***** Source material
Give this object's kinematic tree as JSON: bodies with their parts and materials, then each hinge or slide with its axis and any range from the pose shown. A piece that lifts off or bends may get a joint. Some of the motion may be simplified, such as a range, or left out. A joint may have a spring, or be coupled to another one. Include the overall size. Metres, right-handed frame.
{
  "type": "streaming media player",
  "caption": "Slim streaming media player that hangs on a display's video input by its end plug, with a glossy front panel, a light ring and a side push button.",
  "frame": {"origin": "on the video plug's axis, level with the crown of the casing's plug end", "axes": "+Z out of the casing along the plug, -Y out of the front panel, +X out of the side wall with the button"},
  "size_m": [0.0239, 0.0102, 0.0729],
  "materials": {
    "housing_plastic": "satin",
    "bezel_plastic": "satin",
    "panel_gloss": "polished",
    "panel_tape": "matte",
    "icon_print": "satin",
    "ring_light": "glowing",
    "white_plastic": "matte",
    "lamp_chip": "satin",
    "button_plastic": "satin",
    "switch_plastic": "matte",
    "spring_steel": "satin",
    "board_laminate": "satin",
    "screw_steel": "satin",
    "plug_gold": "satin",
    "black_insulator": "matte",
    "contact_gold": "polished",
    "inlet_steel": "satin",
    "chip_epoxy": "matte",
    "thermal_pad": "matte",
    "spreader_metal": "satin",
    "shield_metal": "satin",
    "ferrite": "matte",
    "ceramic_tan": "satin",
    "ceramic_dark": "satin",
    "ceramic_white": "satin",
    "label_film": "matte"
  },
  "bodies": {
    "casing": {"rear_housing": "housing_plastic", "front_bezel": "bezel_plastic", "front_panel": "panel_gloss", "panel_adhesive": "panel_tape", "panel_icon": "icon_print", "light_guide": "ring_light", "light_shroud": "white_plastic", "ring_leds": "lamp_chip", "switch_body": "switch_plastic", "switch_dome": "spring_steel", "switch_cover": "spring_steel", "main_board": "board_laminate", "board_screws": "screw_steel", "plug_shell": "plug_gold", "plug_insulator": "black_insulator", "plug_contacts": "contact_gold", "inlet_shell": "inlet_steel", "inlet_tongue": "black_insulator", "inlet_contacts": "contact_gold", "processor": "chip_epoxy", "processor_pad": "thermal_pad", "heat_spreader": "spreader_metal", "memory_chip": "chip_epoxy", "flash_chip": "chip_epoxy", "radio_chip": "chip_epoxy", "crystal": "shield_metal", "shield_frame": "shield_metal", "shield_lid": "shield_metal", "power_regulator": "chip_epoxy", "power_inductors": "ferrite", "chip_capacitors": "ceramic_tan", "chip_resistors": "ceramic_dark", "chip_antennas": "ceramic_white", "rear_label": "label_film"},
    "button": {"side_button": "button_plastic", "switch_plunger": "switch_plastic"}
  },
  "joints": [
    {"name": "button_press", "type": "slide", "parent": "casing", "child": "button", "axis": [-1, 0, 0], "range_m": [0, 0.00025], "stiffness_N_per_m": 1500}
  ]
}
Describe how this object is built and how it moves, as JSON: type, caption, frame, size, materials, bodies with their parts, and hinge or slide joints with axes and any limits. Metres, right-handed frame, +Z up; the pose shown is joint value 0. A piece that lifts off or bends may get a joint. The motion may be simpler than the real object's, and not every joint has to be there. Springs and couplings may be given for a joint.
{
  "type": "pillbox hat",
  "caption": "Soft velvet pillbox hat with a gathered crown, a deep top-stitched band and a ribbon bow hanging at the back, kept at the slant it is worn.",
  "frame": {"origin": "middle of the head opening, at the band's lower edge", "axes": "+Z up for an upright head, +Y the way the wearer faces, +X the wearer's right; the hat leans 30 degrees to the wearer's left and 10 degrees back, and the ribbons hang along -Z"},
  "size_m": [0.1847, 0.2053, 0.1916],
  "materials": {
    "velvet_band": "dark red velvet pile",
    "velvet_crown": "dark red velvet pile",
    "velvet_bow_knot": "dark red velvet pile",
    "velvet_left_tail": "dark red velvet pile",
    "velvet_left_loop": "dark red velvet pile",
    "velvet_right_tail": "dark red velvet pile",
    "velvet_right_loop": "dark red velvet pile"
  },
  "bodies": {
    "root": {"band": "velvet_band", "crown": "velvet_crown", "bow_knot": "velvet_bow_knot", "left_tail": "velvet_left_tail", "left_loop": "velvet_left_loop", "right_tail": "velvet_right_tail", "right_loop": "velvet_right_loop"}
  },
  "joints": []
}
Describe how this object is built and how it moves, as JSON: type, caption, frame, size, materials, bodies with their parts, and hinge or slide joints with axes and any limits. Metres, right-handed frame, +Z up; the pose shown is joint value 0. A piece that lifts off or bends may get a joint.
**********
From the data above, pick out each line containing "axis" and copy it.

Give this object's kinematic tree as JSON: bodies with their parts and materials, then each hinge or slide with its axis and any range from the pose shown. A piece that lifts off or bends may get a joint. Some of the motion may be simplified, such as a range, or left out. A joint may have a spring, or be coupled to another one. Include the overall size. Metres, right-handed frame.
  "frame": {"origin": "on the video plug's axis, level with the crown of the casing's plug end", "axes": "+Z out of the casing along the plug, -Y out of the front panel, +X out of the side wall with the button"},
    {"name": "button_press", "type": "slide", "parent": "casing", "child": "button", "axis": [-1, 0, 0], "range_m": [0, 0.00025], "stiffness_N_per_m": 1500}